◆ **Exercise description**: Find the lines containing the word "scene" and copy every one of them.

◆ **Supplied information**:
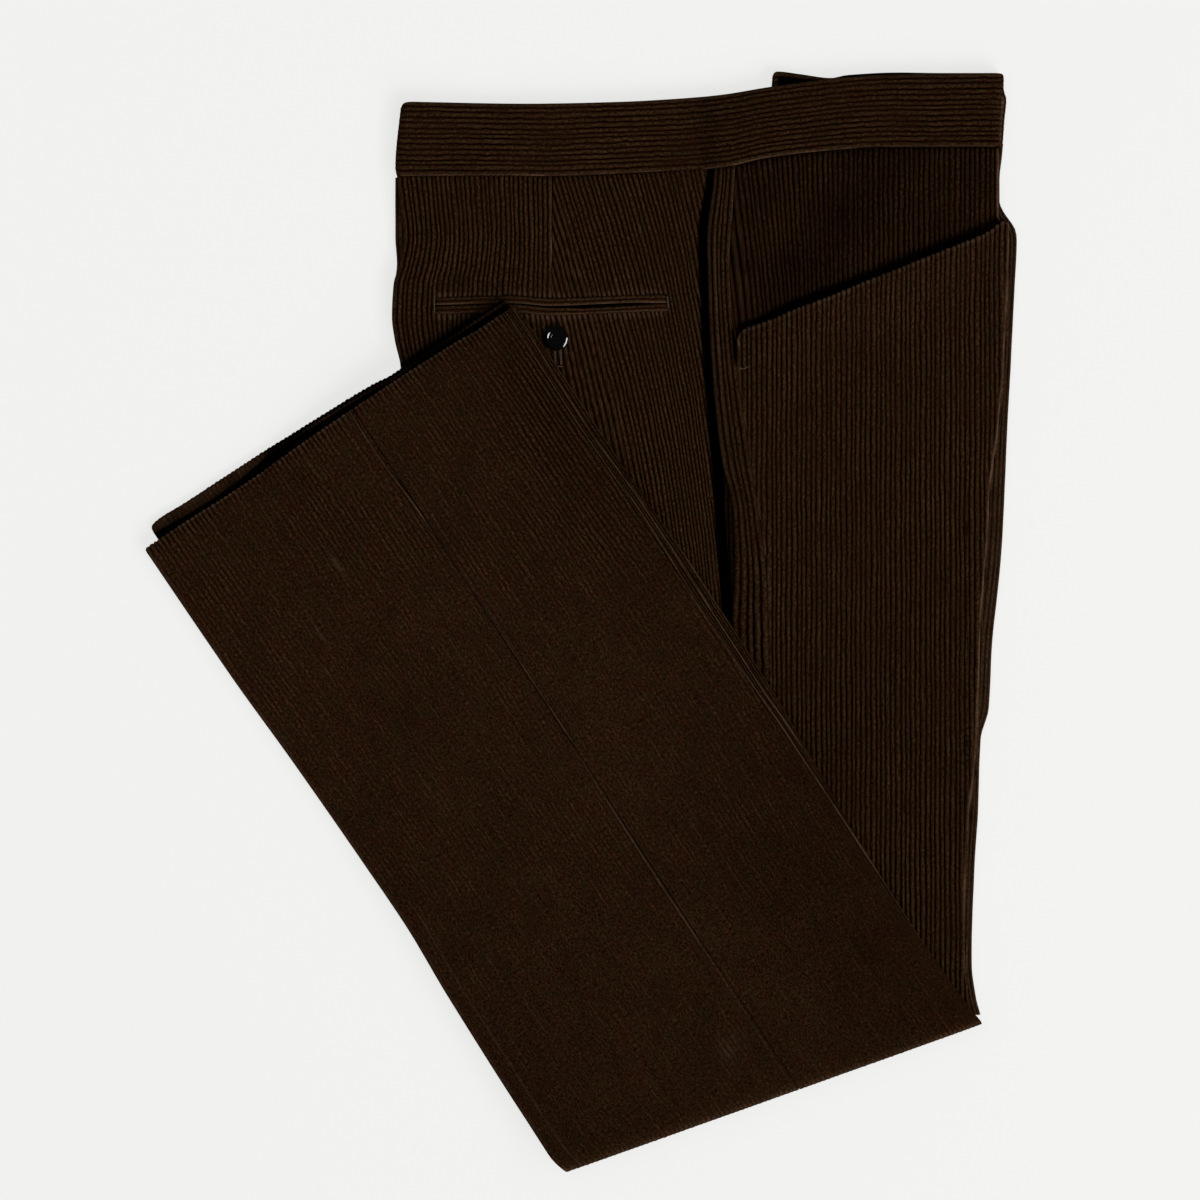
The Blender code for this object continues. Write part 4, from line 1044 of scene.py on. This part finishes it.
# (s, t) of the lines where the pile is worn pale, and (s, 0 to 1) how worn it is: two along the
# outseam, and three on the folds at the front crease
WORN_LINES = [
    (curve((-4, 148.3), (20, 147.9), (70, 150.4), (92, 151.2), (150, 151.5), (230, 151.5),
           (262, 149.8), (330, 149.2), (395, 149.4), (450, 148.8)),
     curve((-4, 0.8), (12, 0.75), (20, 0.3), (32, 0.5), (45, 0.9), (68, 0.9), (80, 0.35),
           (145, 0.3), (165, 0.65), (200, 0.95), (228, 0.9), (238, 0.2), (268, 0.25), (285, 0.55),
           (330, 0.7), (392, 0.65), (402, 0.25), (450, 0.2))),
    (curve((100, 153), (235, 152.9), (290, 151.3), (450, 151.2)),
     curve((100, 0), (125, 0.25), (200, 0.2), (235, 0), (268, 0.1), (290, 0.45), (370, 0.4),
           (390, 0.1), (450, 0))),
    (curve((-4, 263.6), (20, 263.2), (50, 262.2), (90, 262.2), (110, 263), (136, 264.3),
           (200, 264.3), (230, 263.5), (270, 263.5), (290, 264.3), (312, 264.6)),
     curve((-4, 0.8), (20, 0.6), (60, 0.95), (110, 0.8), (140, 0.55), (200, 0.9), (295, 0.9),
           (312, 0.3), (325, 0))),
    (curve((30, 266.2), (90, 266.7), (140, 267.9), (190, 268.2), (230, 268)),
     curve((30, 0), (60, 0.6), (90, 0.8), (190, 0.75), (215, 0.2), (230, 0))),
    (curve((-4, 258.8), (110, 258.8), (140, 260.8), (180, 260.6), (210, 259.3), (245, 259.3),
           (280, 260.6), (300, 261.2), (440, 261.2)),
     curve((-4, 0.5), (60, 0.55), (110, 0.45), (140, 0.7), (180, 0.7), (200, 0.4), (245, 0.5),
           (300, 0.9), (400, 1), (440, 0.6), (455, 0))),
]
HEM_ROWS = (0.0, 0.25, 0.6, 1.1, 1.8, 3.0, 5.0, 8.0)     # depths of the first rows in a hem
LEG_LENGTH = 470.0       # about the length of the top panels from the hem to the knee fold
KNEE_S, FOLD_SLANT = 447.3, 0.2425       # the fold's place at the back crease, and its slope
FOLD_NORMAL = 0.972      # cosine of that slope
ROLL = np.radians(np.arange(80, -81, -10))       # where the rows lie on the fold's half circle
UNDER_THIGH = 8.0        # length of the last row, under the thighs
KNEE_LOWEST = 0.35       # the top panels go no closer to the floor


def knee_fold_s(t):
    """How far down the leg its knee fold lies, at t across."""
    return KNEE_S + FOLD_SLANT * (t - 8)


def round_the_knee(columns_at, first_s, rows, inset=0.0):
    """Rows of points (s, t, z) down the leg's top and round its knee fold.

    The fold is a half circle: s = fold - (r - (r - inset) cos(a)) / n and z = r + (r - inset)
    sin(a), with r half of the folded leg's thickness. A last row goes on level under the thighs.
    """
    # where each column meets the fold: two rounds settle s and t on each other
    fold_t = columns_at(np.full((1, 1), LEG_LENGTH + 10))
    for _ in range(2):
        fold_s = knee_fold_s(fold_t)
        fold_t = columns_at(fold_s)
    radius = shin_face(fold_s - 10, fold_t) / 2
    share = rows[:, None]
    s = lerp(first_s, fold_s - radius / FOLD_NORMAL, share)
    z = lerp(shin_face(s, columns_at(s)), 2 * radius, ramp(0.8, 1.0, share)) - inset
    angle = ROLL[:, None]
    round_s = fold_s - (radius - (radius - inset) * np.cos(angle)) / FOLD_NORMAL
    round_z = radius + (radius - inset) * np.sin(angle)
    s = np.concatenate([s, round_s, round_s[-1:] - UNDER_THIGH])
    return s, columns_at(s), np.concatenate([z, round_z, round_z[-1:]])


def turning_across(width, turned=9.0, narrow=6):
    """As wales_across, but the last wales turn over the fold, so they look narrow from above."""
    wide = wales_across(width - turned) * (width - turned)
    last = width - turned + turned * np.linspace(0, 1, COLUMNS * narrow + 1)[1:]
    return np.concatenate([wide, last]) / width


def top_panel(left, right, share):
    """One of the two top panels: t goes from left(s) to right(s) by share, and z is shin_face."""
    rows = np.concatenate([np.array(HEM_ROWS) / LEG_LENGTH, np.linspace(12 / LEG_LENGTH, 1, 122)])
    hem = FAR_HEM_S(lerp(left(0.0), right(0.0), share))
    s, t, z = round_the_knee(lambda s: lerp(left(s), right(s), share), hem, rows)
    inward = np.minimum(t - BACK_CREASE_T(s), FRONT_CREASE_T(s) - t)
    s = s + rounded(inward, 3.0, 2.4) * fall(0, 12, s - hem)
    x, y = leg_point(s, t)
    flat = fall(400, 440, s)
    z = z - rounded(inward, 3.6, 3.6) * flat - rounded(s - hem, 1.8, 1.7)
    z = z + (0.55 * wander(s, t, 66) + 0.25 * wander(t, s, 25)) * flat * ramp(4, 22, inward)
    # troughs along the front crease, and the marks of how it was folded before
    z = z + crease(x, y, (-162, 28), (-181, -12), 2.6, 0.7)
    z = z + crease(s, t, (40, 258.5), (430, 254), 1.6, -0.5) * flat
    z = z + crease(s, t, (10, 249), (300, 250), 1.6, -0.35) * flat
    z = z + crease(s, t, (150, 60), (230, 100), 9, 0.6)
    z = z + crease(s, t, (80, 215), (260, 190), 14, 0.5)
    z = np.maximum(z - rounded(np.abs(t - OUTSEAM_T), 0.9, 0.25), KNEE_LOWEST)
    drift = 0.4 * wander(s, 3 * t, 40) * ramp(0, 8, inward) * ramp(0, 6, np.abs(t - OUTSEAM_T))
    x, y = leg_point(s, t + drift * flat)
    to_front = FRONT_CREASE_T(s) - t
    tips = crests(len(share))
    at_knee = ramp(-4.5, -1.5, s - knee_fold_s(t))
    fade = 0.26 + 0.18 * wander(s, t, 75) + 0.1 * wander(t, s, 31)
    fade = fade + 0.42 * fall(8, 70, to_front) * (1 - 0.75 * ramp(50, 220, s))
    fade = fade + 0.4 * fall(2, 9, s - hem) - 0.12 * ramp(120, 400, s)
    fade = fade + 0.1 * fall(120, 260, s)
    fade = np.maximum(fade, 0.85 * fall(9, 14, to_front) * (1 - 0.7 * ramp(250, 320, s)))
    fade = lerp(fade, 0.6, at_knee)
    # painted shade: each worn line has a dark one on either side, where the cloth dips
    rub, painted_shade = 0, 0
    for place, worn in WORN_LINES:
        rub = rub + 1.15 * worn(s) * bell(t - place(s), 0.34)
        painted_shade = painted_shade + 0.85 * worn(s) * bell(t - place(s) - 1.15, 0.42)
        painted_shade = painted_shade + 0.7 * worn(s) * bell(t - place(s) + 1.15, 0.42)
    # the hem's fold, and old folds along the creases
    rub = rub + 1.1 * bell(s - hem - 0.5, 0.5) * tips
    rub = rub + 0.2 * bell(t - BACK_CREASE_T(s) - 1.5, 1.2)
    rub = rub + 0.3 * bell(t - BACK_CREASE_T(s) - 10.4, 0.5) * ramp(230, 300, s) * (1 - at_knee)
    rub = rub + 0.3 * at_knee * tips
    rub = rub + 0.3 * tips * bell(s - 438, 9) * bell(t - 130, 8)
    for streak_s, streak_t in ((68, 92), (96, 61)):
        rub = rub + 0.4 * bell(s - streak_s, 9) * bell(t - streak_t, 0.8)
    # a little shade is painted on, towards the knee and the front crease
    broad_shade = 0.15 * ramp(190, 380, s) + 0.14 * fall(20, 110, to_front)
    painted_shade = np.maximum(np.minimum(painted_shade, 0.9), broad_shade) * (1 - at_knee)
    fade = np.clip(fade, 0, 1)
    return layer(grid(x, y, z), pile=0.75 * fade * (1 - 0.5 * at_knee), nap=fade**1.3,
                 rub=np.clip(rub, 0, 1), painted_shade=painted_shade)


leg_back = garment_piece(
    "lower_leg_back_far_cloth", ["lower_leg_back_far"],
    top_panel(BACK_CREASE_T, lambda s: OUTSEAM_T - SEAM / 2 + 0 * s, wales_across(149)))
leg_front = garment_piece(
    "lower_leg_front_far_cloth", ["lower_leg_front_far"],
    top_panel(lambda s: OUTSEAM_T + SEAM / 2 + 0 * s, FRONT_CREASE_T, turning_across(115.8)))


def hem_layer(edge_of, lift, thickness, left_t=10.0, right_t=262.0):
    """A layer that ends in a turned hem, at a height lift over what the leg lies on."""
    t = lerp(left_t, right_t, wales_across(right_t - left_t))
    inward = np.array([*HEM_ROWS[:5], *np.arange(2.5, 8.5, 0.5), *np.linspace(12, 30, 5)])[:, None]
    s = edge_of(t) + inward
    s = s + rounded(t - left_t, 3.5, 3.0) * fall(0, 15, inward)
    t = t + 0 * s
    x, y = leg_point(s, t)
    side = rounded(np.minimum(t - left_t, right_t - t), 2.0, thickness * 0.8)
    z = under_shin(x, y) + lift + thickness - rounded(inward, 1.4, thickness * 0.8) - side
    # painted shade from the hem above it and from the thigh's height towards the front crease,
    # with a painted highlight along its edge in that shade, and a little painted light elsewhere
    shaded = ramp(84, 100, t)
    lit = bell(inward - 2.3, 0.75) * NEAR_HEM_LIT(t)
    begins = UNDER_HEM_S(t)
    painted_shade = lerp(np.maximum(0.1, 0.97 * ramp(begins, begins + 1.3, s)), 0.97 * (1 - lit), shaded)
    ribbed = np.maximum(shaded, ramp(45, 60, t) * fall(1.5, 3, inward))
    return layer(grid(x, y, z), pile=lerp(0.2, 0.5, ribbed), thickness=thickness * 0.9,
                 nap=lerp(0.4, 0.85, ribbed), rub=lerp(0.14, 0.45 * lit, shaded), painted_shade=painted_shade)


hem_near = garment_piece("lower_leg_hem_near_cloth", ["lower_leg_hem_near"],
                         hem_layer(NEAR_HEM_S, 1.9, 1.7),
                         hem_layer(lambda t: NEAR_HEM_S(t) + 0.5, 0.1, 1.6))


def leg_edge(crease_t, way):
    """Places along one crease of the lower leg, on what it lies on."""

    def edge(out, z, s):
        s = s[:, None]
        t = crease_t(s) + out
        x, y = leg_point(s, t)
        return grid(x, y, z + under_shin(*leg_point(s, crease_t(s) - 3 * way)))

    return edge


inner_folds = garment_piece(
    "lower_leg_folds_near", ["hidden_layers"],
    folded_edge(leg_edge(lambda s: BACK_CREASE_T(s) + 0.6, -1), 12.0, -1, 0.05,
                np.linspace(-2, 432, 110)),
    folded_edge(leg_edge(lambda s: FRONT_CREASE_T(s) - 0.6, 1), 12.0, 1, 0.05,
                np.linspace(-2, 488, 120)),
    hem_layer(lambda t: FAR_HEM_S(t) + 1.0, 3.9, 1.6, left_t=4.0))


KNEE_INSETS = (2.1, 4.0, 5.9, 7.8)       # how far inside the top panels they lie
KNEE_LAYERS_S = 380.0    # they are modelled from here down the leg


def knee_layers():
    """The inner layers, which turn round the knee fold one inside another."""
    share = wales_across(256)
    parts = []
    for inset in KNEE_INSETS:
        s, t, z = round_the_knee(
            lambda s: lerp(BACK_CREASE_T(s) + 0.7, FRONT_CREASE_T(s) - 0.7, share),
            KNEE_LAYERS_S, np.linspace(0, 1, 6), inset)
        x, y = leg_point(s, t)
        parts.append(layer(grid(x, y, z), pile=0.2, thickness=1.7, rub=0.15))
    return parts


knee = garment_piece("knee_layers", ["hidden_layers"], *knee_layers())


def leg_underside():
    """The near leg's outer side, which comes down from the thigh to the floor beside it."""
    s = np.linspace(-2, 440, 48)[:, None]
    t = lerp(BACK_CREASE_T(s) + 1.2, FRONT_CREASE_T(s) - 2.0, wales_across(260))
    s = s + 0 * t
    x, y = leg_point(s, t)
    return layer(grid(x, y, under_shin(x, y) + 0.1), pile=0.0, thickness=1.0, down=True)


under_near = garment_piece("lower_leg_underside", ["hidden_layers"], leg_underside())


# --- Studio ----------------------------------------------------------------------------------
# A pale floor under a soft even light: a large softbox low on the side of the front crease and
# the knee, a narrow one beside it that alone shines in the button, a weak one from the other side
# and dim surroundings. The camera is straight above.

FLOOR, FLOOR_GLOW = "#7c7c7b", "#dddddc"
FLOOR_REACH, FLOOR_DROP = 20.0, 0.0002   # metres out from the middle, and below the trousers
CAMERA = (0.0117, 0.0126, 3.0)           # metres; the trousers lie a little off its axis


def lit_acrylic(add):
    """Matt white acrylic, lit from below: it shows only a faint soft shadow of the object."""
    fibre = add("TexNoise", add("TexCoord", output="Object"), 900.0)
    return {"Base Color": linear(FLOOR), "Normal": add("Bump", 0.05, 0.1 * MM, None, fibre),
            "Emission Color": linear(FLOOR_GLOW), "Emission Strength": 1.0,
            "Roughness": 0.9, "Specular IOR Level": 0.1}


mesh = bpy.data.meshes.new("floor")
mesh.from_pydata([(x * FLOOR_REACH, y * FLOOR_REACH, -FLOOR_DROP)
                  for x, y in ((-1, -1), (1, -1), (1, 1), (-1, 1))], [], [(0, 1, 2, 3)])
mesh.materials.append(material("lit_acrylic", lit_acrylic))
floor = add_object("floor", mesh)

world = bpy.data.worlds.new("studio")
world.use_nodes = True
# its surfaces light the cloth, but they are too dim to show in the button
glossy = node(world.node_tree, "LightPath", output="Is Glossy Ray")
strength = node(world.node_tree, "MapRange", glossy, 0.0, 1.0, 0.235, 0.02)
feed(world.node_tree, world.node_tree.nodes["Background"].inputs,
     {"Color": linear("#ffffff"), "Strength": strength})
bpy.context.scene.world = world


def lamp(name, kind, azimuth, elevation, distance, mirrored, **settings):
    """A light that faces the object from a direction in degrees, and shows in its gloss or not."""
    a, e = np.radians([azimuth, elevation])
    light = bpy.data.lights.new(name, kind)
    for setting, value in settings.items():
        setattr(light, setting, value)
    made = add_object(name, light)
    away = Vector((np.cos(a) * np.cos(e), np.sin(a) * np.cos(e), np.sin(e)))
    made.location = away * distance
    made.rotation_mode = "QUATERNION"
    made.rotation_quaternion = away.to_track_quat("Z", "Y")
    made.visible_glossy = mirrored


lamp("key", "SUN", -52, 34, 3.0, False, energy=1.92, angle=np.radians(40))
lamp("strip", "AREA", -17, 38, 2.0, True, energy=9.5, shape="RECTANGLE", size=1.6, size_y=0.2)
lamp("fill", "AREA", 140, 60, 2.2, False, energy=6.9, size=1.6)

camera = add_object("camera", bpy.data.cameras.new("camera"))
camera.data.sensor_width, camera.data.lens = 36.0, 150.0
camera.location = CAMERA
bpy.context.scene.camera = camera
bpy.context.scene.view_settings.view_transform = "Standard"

◆ **Written solution**:
The Blender code for this object continues. Write part 4, from line 1044 of scene.py on. This part finishes it.
bpy.context.scene.world = world
bpy.context.scene.camera = camera
bpy.context.scene.view_settings.view_transform = "Standard"